>> Start Source data

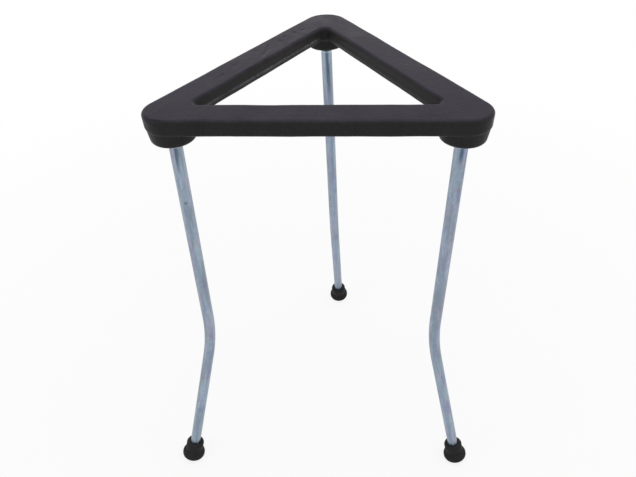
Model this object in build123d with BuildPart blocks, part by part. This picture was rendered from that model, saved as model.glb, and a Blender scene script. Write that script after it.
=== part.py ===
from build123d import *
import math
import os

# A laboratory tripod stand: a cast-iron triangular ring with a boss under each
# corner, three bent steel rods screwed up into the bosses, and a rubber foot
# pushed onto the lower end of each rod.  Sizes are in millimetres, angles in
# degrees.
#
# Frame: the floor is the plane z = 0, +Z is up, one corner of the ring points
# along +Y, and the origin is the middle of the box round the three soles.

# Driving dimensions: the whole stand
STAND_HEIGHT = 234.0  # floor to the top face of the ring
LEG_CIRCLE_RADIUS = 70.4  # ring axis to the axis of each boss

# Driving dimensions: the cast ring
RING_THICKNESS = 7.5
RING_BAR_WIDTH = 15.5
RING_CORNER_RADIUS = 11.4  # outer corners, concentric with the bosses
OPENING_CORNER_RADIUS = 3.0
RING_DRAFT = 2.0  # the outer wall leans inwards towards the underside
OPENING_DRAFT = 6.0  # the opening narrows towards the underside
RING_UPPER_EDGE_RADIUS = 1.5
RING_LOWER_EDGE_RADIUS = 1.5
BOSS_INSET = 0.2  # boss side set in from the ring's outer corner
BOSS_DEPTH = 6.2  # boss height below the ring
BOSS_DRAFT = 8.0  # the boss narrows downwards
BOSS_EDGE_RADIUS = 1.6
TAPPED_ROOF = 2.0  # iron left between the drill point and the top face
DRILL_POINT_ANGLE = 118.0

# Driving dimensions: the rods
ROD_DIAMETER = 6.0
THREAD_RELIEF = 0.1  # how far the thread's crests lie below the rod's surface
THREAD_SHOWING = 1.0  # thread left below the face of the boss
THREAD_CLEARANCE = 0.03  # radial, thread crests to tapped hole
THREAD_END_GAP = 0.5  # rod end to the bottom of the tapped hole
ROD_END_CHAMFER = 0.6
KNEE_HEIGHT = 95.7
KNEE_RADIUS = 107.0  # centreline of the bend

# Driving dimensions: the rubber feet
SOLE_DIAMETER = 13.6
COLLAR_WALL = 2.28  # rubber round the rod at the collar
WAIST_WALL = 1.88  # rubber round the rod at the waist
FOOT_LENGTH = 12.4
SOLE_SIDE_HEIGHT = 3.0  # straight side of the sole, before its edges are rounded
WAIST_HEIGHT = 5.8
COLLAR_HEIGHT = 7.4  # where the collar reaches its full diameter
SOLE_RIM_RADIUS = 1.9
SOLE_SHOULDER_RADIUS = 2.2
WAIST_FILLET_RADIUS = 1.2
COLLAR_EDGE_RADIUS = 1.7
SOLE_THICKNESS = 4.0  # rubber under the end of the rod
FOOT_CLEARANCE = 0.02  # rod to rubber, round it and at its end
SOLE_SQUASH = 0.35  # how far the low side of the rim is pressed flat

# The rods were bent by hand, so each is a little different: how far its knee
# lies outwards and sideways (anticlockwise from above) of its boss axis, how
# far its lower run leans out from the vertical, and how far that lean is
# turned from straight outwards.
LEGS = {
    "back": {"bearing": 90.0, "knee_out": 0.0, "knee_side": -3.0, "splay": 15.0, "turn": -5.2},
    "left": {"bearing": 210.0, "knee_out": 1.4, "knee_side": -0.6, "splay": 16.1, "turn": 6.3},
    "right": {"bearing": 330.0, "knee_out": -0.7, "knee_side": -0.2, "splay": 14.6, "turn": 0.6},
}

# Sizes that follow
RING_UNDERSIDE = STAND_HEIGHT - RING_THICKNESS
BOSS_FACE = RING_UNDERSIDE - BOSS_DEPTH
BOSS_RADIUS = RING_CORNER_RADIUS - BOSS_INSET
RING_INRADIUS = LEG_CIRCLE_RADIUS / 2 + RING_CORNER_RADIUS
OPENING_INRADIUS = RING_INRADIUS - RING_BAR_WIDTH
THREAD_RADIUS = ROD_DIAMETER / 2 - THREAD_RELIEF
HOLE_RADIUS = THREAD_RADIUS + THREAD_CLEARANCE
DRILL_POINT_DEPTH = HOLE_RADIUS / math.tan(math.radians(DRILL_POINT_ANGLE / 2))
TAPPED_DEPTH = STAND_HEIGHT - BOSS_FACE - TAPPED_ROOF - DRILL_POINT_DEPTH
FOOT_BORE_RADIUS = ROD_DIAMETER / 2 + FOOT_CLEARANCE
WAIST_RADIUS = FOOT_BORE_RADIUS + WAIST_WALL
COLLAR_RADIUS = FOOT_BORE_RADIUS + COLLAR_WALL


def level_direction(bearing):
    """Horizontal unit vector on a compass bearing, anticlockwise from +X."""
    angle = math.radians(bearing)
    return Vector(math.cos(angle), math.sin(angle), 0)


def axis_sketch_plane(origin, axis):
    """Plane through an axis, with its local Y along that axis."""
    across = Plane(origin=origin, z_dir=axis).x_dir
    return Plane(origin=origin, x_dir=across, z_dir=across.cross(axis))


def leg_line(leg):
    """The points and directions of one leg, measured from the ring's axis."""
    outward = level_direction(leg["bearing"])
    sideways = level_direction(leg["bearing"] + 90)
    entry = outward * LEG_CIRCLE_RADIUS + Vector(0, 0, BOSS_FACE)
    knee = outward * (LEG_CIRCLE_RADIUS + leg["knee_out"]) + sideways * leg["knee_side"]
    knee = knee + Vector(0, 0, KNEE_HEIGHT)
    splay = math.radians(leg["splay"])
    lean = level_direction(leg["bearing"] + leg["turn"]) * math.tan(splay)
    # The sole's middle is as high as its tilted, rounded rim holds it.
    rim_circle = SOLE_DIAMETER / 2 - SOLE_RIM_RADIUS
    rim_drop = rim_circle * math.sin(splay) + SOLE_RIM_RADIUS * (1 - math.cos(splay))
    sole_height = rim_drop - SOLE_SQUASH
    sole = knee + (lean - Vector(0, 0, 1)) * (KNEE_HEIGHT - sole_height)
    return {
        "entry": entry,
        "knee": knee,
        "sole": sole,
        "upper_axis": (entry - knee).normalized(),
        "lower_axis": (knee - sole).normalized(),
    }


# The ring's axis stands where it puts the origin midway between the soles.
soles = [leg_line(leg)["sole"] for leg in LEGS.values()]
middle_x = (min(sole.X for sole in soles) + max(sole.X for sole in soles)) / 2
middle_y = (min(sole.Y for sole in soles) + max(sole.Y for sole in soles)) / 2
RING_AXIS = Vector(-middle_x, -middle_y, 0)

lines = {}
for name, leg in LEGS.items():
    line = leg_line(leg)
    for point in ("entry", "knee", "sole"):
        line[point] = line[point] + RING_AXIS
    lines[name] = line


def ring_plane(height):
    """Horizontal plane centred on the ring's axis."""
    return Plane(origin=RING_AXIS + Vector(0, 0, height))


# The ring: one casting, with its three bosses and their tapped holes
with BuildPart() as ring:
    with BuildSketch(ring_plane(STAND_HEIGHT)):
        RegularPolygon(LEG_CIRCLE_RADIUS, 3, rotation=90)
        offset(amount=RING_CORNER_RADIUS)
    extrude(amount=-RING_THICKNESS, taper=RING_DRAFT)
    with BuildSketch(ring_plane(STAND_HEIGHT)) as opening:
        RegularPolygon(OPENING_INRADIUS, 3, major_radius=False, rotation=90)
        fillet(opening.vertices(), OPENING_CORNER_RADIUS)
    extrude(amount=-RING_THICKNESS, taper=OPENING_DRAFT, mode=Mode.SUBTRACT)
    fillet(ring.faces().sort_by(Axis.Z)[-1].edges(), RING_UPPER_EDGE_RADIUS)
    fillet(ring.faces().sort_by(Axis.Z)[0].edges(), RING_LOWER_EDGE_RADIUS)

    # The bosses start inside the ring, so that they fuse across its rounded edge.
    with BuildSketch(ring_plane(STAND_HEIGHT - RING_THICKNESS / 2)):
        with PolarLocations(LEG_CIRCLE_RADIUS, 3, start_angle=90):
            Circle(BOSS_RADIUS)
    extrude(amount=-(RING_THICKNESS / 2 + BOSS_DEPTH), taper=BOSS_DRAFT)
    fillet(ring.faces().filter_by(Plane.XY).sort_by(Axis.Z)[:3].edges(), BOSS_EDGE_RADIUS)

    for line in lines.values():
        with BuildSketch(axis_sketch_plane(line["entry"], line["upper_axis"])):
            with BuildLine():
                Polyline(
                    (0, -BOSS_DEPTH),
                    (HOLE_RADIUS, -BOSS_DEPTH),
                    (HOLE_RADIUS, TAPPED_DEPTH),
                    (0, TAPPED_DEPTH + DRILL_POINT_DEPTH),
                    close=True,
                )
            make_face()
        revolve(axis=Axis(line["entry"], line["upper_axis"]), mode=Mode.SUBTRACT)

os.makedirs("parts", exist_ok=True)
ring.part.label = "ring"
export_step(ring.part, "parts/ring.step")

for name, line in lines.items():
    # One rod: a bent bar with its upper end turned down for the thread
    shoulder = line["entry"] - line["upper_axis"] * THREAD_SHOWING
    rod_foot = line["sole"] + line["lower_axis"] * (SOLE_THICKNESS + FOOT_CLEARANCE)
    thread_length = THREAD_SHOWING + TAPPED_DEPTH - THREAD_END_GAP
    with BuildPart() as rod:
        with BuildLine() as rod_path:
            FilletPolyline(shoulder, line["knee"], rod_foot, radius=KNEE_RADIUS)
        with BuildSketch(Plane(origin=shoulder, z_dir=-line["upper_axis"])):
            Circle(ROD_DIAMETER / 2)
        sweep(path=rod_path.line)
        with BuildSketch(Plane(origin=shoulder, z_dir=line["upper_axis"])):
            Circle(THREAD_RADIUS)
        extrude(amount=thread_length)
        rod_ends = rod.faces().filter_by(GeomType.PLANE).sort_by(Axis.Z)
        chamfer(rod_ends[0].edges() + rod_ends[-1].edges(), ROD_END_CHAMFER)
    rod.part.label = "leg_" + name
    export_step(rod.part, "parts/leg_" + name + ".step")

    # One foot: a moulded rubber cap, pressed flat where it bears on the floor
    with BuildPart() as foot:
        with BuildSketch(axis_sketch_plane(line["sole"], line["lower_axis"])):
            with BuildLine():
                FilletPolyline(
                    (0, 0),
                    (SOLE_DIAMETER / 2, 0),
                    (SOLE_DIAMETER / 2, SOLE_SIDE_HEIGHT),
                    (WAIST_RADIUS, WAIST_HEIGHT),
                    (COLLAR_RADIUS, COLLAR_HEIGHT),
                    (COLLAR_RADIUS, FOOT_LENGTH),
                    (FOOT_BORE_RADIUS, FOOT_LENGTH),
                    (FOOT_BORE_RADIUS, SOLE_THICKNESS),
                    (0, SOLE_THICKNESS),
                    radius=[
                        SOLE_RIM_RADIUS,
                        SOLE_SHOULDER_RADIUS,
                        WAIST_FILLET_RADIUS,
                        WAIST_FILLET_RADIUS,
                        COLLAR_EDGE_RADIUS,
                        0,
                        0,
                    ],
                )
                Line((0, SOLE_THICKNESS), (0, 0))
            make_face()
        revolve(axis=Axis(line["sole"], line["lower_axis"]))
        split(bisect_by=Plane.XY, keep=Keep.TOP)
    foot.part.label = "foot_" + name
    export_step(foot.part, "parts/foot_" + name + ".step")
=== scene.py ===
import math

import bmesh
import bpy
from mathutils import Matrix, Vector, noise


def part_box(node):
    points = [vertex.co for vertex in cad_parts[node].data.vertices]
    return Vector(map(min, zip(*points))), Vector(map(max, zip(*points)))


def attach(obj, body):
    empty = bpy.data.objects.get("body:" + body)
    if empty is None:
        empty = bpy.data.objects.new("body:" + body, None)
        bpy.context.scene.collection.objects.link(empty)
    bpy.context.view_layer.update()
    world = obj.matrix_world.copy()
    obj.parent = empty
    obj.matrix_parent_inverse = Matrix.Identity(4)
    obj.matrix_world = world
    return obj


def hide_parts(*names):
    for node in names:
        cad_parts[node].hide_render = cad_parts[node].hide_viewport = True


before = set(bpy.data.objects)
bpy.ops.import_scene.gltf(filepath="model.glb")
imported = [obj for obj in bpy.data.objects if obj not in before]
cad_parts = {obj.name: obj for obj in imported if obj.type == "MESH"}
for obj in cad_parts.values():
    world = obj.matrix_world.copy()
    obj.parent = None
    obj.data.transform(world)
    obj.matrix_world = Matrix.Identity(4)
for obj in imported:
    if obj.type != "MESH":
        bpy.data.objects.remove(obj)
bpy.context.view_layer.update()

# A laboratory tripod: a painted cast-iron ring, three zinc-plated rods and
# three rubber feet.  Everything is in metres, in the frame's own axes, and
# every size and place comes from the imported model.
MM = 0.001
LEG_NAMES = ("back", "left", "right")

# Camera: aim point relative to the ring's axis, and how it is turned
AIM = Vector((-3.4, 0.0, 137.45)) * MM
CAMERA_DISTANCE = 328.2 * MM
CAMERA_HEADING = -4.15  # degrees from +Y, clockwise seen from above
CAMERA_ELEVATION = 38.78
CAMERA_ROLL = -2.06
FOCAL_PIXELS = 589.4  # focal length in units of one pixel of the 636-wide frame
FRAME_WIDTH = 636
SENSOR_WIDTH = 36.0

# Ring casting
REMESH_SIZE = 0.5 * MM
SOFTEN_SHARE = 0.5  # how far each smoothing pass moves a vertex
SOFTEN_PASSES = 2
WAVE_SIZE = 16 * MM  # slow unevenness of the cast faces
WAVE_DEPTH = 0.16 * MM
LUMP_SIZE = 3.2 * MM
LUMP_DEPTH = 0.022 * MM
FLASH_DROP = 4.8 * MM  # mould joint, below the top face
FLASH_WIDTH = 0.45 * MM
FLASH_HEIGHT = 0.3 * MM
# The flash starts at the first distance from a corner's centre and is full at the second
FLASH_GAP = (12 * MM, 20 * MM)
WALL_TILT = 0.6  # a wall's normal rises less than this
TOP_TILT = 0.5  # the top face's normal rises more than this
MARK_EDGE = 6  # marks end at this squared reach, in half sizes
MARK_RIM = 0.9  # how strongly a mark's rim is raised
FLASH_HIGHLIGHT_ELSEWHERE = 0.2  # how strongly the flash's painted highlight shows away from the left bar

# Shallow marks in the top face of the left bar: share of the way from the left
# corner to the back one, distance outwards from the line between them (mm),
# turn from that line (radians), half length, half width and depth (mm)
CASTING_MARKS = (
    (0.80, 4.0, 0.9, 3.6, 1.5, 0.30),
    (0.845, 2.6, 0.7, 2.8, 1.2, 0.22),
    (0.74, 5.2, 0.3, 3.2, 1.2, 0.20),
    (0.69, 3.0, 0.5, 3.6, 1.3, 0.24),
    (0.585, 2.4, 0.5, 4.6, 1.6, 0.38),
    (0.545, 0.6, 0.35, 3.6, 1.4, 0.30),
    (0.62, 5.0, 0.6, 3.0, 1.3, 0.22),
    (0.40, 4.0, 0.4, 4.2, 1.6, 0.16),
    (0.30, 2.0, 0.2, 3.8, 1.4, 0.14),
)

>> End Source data

What the task requires: Among the lines above, find the one with "split(bisect_by=Plane.XY, keep=Keep.TOP)" and the one with "obj.parent = None". Quote both and everything between them, exactly.

Exercise response:
        split(bisect_by=Plane.XY, keep=Keep.TOP)
    foot.part.label = "foot_" + name
    export_step(foot.part, "parts/foot_" + name + ".step")
=== scene.py ===
import math

import bmesh
import bpy
from mathutils import Matrix, Vector, noise


def part_box(node):
    points = [vertex.co for vertex in cad_parts[node].data.vertices]
    return Vector(map(min, zip(*points))), Vector(map(max, zip(*points)))


def attach(obj, body):
    empty = bpy.data.objects.get("body:" + body)
    if empty is None:
        empty = bpy.data.objects.new("body:" + body, None)
        bpy.context.scene.collection.objects.link(empty)
    bpy.context.view_layer.update()
    world = obj.matrix_world.copy()
    obj.parent = empty
    obj.matrix_parent_inverse = Matrix.Identity(4)
    obj.matrix_world = world
    return obj


def hide_parts(*names):
    for node in names:
        cad_parts[node].hide_render = cad_parts[node].hide_viewport = True


before = set(bpy.data.objects)
bpy.ops.import_scene.gltf(filepath="model.glb")
imported = [obj for obj in bpy.data.objects if obj not in before]
cad_parts = {obj.name: obj for obj in imported if obj.type == "MESH"}
for obj in cad_parts.values():
    world = obj.matrix_world.copy()
    obj.parent = None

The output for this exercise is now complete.